DIRECTIONS FOR THIS TASK: Reproduce the material in full, exactly as written.
## Begin
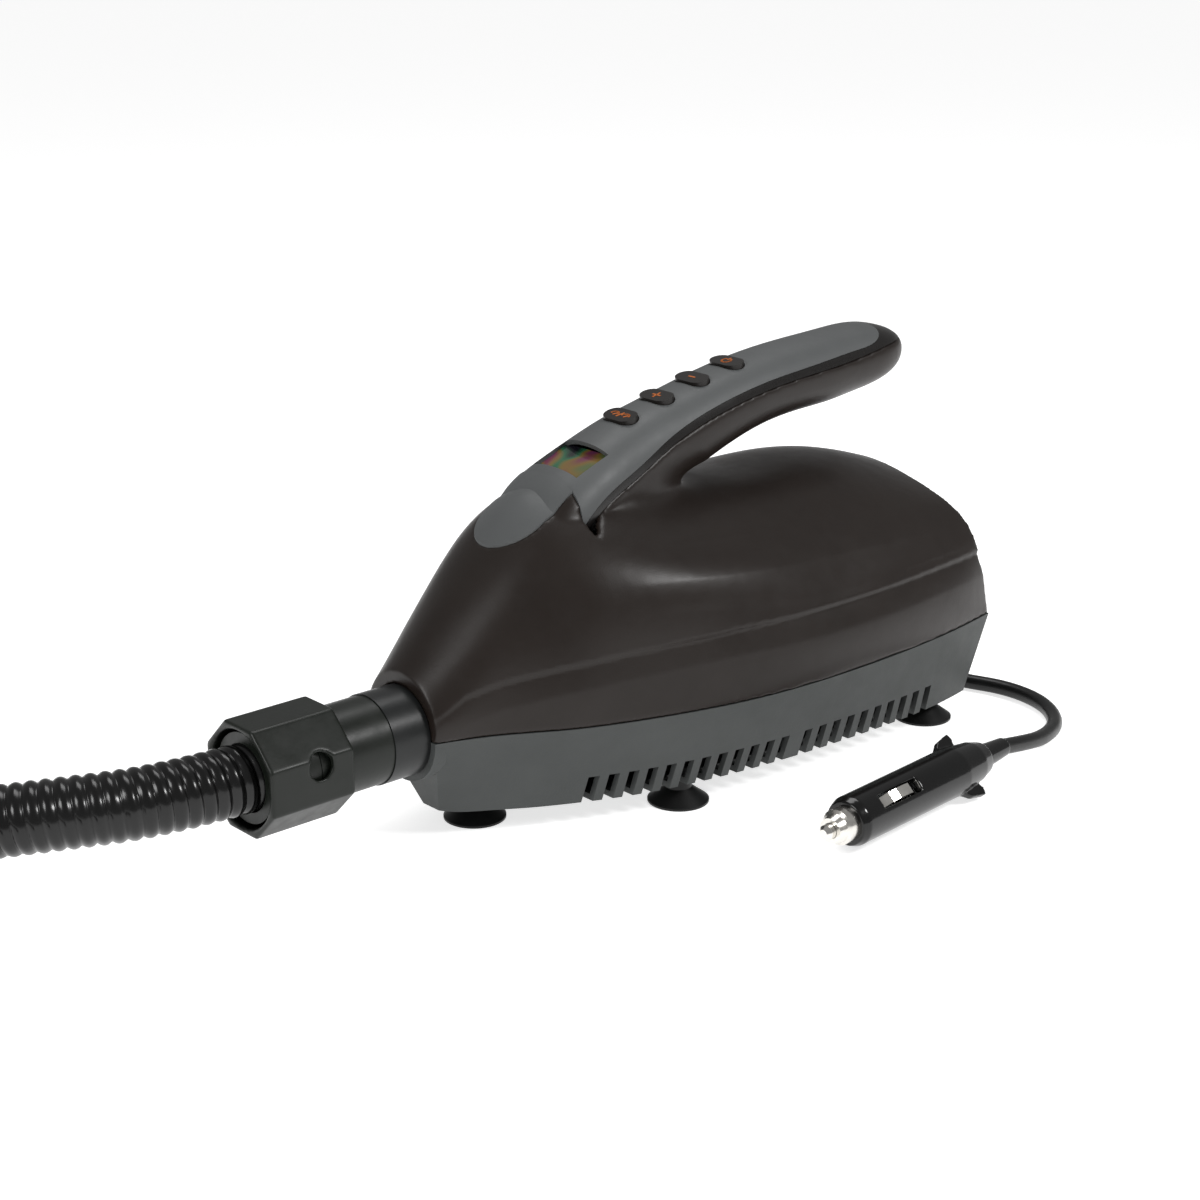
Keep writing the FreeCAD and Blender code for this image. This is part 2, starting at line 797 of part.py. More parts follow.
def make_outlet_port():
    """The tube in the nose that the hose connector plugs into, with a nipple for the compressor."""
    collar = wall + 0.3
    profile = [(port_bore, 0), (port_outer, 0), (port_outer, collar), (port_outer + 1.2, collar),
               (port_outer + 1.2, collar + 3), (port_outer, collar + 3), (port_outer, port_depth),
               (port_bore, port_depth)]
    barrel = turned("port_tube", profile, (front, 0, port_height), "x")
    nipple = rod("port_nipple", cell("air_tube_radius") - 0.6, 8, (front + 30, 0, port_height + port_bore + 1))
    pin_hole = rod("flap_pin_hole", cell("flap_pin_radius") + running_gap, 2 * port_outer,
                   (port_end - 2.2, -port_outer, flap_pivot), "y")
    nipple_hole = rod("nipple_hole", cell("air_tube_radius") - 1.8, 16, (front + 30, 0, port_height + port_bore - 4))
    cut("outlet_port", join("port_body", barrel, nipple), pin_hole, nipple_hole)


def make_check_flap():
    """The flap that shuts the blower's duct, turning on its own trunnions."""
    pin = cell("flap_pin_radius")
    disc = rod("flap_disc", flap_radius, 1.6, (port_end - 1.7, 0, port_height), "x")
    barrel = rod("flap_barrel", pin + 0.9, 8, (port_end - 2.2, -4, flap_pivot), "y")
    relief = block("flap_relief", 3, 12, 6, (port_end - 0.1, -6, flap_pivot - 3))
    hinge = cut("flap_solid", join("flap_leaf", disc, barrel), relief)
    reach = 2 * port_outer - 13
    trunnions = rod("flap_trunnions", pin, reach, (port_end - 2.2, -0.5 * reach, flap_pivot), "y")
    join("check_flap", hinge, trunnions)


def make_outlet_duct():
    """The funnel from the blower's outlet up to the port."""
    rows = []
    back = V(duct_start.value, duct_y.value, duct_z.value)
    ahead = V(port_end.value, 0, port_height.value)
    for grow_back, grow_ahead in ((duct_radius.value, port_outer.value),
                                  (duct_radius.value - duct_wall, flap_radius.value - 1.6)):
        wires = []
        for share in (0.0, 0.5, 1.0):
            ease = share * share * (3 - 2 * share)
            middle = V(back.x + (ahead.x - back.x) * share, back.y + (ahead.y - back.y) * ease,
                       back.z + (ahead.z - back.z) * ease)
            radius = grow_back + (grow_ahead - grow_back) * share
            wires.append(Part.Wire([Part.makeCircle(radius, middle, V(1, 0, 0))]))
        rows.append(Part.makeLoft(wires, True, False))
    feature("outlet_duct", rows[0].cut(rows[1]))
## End
COMPLETE ANSWER:
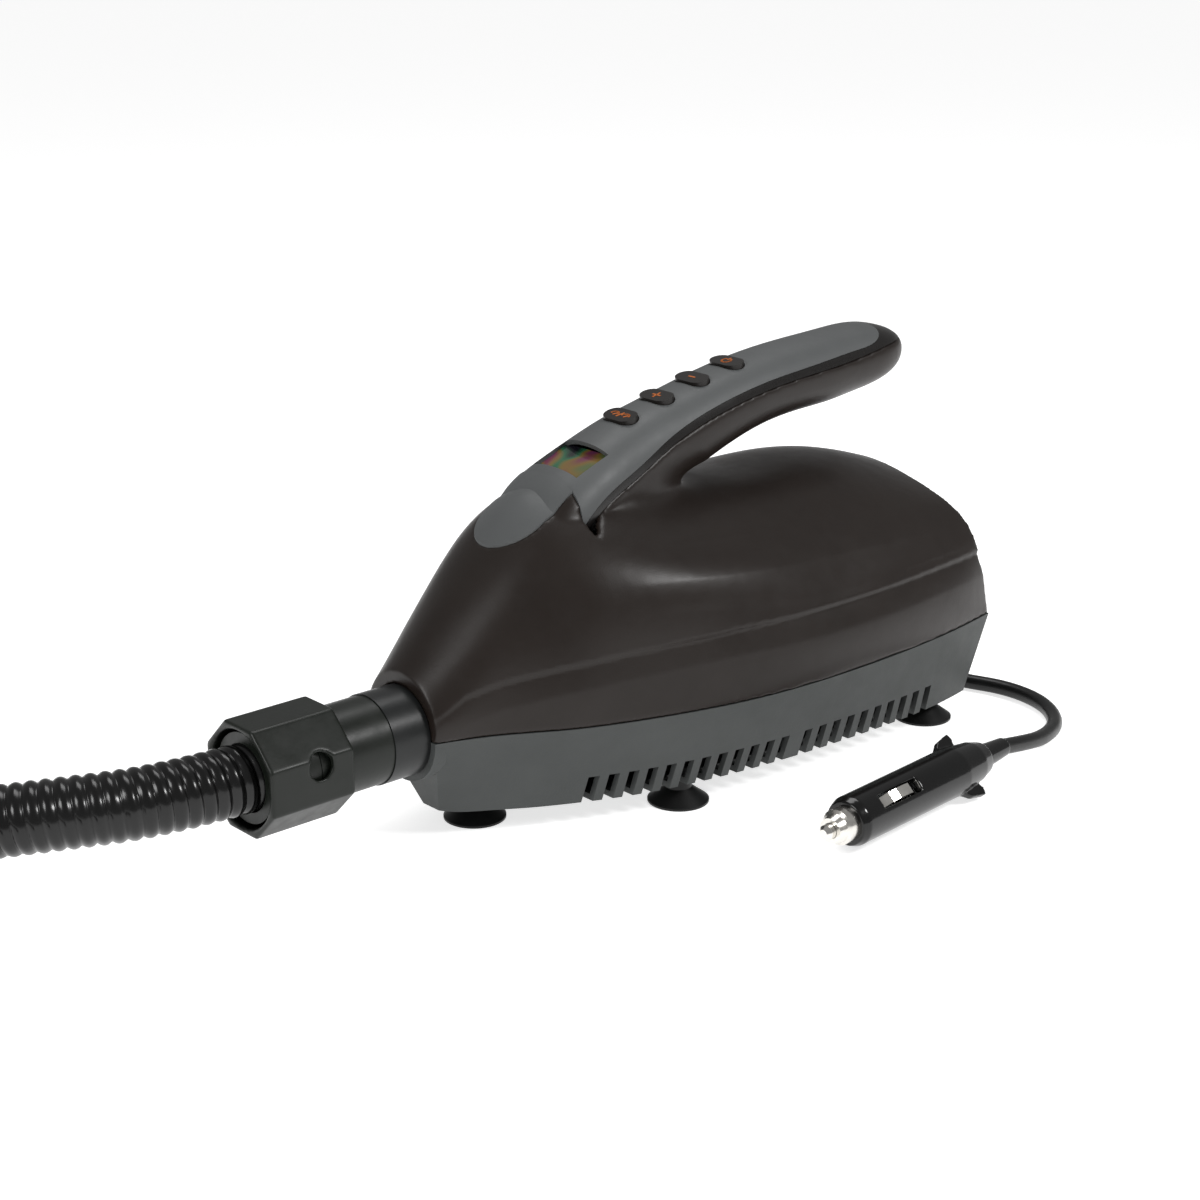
Keep writing the FreeCAD and Blender code for this image. This is part 2, starting at line 797 of part.py. More parts follow.
def make_outlet_port():
    """The tube in the nose that the hose connector plugs into, with a nipple for the compressor."""
    collar = wall + 0.3
    profile = [(port_bore, 0), (port_outer, 0), (port_outer, collar), (port_outer + 1.2, collar),
               (port_outer + 1.2, collar + 3), (port_outer, collar + 3), (port_outer, port_depth),
               (port_bore, port_depth)]
    barrel = turned("port_tube", profile, (front, 0, port_height), "x")
    nipple = rod("port_nipple", cell("air_tube_radius") - 0.6, 8, (front + 30, 0, port_height + port_bore + 1))
    pin_hole = rod("flap_pin_hole", cell("flap_pin_radius") + running_gap, 2 * port_outer,
                   (port_end - 2.2, -port_outer, flap_pivot), "y")
    nipple_hole = rod("nipple_hole", cell("air_tube_radius") - 1.8, 16, (front + 30, 0, port_height + port_bore - 4))
    cut("outlet_port", join("port_body", barrel, nipple), pin_hole, nipple_hole)


def make_check_flap():
    """The flap that shuts the blower's duct, turning on its own trunnions."""
    pin = cell("flap_pin_radius")
    disc = rod("flap_disc", flap_radius, 1.6, (port_end - 1.7, 0, port_height), "x")
    barrel = rod("flap_barrel", pin + 0.9, 8, (port_end - 2.2, -4, flap_pivot), "y")
    relief = block("flap_relief", 3, 12, 6, (port_end - 0.1, -6, flap_pivot - 3))
    hinge = cut("flap_solid", join("flap_leaf", disc, barrel), relief)
    reach = 2 * port_outer - 13
    trunnions = rod("flap_trunnions", pin, reach, (port_end - 2.2, -0.5 * reach, flap_pivot), "y")
    join("check_flap", hinge, trunnions)


def make_outlet_duct():
    """The funnel from the blower's outlet up to the port."""
    rows = []
    back = V(duct_start.value, duct_y.value, duct_z.value)
    ahead = V(port_end.value, 0, port_height.value)
    for grow_back, grow_ahead in ((duct_radius.value, port_outer.value),
                                  (duct_radius.value - duct_wall, flap_radius.value - 1.6)):
        wires = []
        for share in (0.0, 0.5, 1.0):
            ease = share * share * (3 - 2 * share)
            middle = V(back.x + (ahead.x - back.x) * share, back.y + (ahead.y - back.y) * ease,
                       back.z + (ahead.z - back.z) * ease)
            radius = grow_back + (grow_ahead - grow_back) * share
            wires.append(Part.Wire([Part.makeCircle(radius, middle, V(1, 0, 0))]))
        rows.append(Part.makeLoft(wires, True, False))
    feature("outlet_duct", rows[0].cut(rows[1]))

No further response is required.